For this reason, cryptids such as Bigfoot, which have thousands upon thousands of eyewitness reports, in which they are relatively uniformly
described, with similar attributes, are more likely to actually exist than cryptids such as the Mongolian Death Worm, which has a significantly lower
number of eyewitness accounts.
Furthermore, a cryptid is more likely to be considered real if eyewitness accounts are uniform across a number of distinct regions. Using the example
of Bigfoot again, we can see that accounts of Bigfoot from the United States are fairly similar to accounts of the Himalayan Yeti, many thousands of
kilometres away. Thus, it is more likely in this case that people are seeing a cryptid which genuinely represents an unknown species of creature.
Similarity to Known Creatures
Most creatures which are discovered are variants on known creatures. Although new species are being discovered every day, they are typically new
species of insect, or bird, or other known orders of animal. It is rarer that an entirely unknown animal species is discovered. For this reason, it is
reasonable to assume that a cryptid has more chance of existing if it represents a variant on some type of known creature. Under this theory, a
Thunderbird, which is essentially an extremely large bird, is more likely to exist in some form than the Chupacabra, which appears to be a unique form
of creature with no obvious parallels amongst known animals. In the same way, Bigfoot, which is essentially a variant of the ape species, is more
likely to exist than the Jersey Devil, which again appears to be a unique creature in its own right.

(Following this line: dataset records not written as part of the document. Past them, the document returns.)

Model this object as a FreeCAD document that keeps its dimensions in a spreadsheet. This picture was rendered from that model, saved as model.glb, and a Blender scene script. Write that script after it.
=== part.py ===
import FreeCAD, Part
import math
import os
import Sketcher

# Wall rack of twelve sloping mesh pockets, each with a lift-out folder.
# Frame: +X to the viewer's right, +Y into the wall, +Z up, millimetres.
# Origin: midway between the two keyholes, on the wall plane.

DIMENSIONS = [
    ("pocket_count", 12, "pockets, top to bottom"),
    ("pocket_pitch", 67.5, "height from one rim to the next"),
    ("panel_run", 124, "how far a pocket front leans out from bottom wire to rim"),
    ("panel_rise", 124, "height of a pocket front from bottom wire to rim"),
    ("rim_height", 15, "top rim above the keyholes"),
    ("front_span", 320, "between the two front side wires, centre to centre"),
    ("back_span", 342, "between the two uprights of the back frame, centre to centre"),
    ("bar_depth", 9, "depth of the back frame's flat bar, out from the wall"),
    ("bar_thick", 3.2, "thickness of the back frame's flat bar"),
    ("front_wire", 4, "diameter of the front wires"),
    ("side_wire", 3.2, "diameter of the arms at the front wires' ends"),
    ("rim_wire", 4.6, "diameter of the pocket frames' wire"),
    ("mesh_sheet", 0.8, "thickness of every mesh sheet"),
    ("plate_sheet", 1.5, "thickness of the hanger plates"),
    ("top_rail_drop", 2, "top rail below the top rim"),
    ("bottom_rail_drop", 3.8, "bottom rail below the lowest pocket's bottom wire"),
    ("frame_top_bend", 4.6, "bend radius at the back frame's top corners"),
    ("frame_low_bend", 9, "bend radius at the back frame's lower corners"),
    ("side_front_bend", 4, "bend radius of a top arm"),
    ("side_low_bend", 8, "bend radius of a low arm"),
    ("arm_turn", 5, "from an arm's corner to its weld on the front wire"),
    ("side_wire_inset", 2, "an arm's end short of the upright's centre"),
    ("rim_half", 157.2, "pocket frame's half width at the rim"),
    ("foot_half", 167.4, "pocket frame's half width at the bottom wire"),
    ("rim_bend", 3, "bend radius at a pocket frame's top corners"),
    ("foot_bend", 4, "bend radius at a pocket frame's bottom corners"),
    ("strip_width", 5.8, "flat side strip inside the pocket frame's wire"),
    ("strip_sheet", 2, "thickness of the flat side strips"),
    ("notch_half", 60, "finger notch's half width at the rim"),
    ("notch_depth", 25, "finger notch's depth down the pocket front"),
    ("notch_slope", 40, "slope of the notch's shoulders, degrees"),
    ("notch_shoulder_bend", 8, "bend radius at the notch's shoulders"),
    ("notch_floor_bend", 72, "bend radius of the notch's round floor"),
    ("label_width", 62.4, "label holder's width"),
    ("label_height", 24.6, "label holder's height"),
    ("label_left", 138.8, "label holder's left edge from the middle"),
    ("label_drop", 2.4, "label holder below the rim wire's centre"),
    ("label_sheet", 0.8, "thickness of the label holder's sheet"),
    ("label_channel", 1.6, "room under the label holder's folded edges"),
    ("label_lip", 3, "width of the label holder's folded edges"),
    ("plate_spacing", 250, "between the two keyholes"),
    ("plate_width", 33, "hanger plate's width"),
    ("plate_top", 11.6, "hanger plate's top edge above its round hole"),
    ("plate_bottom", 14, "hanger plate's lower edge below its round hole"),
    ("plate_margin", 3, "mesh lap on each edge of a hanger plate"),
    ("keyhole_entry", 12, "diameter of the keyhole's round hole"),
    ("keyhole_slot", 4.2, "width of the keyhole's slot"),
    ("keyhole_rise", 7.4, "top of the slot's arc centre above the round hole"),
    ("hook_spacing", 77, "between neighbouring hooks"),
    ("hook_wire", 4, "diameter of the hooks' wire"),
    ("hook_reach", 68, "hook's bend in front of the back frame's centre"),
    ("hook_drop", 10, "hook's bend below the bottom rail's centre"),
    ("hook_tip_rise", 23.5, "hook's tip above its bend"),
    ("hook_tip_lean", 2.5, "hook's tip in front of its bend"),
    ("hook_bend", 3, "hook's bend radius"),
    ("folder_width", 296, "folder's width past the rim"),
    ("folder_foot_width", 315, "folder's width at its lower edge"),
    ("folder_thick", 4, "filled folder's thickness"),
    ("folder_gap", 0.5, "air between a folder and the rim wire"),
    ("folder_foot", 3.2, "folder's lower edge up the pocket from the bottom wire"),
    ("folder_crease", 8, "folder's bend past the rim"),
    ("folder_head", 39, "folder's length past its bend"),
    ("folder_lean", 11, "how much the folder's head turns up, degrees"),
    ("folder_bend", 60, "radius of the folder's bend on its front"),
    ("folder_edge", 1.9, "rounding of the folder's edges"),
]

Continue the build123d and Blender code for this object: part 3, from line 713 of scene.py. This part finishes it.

Similarly, a creature which is a variant of, or member of, a species which has long been extinct is less likely to exist than one which is a variant
of or member of a species which has only recently become extinct. Thus, the Tasmanian Tiger is more likely to exist than a living Plesiosaur. However,
its is important to note that exceptions to this rule can indeed occur. Take the Coelacanth
example, a fish believed extinct since the days of the dinosaurs, until it was discovered off the east coast of South Africa in 1938.

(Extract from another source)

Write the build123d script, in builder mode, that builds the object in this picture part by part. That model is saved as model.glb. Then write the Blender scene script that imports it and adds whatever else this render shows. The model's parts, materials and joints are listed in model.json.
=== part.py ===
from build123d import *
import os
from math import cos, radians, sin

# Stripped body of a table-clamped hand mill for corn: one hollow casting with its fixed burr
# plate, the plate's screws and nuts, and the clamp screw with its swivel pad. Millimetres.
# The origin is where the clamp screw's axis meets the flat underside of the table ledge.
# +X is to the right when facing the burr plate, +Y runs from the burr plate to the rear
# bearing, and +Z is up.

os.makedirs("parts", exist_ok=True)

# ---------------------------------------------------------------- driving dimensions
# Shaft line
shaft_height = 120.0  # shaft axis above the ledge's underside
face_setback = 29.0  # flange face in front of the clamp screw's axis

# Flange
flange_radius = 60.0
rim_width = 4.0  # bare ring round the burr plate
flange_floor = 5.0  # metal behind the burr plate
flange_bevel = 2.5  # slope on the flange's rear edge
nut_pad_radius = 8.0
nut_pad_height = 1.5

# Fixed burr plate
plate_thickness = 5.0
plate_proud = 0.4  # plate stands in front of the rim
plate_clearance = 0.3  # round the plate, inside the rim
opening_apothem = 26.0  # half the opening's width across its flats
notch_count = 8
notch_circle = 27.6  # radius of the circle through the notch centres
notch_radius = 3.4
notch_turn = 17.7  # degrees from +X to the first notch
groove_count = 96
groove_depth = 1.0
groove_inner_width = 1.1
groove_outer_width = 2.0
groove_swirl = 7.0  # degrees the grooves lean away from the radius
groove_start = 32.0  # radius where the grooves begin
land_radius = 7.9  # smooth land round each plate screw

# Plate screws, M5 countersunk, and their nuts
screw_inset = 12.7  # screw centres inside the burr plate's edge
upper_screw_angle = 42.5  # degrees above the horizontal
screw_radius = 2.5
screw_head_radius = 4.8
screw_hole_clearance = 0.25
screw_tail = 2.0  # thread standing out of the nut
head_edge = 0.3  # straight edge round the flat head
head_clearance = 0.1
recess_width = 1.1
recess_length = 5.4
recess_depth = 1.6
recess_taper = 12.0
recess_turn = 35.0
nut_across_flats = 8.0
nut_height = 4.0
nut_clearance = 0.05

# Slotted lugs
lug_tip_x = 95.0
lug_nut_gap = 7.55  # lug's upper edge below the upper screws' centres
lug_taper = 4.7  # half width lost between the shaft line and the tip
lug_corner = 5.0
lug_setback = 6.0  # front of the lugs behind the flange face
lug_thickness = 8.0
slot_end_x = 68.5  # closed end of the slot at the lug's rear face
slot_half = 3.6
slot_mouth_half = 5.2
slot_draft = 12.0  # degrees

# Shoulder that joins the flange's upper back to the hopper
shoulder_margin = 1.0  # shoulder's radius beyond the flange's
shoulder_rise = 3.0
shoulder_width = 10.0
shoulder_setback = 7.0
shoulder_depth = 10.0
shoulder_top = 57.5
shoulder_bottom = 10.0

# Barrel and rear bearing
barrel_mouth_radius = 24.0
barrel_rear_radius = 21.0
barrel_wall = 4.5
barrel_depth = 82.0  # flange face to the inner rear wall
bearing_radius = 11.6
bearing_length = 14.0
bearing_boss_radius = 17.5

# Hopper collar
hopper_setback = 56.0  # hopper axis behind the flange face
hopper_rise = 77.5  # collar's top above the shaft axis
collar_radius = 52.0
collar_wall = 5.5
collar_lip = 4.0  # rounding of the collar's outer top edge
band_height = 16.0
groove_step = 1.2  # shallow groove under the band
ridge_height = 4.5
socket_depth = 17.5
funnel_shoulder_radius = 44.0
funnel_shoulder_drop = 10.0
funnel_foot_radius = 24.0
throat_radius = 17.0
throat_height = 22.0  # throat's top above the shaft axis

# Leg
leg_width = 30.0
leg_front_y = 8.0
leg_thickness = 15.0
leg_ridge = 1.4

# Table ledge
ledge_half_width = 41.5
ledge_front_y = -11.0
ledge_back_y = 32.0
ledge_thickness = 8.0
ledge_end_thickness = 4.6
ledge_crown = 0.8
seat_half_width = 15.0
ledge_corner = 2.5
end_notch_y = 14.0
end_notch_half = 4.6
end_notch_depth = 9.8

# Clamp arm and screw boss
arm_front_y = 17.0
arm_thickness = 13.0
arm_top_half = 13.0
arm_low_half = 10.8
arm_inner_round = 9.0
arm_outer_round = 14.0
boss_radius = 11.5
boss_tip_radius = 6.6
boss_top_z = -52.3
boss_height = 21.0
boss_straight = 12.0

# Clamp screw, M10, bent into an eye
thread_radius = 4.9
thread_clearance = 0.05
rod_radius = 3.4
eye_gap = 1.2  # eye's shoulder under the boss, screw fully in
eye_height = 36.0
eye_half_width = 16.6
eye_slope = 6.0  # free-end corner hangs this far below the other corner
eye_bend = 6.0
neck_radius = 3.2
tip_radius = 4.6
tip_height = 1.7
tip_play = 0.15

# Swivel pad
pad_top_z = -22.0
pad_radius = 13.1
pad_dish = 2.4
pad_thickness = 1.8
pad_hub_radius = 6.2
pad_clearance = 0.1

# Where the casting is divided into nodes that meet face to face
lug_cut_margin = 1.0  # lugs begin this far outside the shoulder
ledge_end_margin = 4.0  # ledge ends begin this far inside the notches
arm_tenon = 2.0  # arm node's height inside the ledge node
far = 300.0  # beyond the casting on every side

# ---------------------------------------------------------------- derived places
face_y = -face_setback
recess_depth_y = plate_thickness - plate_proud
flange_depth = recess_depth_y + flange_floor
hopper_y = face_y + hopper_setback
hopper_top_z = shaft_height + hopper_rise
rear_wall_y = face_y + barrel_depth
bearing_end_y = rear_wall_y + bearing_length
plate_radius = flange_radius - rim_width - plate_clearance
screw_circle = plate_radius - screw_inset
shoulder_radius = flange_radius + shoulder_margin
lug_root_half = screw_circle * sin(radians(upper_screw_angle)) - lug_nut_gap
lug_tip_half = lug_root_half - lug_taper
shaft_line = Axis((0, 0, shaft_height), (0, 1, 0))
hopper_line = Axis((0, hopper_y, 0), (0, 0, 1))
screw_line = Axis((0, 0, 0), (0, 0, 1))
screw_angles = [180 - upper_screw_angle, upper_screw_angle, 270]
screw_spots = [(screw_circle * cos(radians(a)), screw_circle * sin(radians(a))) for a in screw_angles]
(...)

Despite this, it is logical to assume that a creature which has been extinct for millions of years is less likely to currently exist than a creature
which has only been extinct for decades.
Devising A System
When we consider these three crucial elements in determining the likelihood of a cryptid’s existence and potential for discovery, we find ourselves
better able to quantify this potential. To illustrate this in a very basic way, I have devised a system which ranks each creature on a scale from 1 to
10 in each critical area. To demonstrate this, I shall begin with Bigfoot:
Environment: 8 (Where 1 is a small, enclosed environment such as a small pond and 10 is a vast, largely unexplored area such as the bottom of the
A vast, often unexplored environment which is occasionally visited by human beings and which provides a myriad of hiding places and a wide area in
which to remain undisturbed.
Eyewitness Reports: 9 (Where 1 represents a handful of eyewitness reports which are questionable in their authenticity and 10 represents tens or
hundereds of thousands of credible eyewitness accounts).
Many thousands of people have reported seeing Bigfoot, and their reports are very often uniform in their description (although it is pertinent to
point out that this may reflect perception rather than observation). Furthermore, similar reports are found in equal numbers in distinct environments
across the globe.
Similarity to Known Creatures: 7 (Where 1 indicates a wholly unique creature bearing no resemblance to any type of known animal and 10 represents a
known, recently extinct species such as the Tasmanian Tiger).
Often said to be the missing link between Man and Ape, Bigfoot clearly resembles known species of ape in descriptions. His similarity to another known
creature – humans – adds to his score in this area. He loses points, however, for being noticeably distinct from either species.
If we extrapolate this, we can presume that Bigfoot has an 80% likelihood of existing and being discovered eventually. Whilst there are any number of
other factors which might complicate this admittedly simple system (and please feel free to add some of your own), it does help to demonstrate that
considering a few important factors can help us to approach the possibility of a cryptid’s existence from a more quantifiable position.
Now, who wants to do the numbers for Nessie or Mokele Mbembe?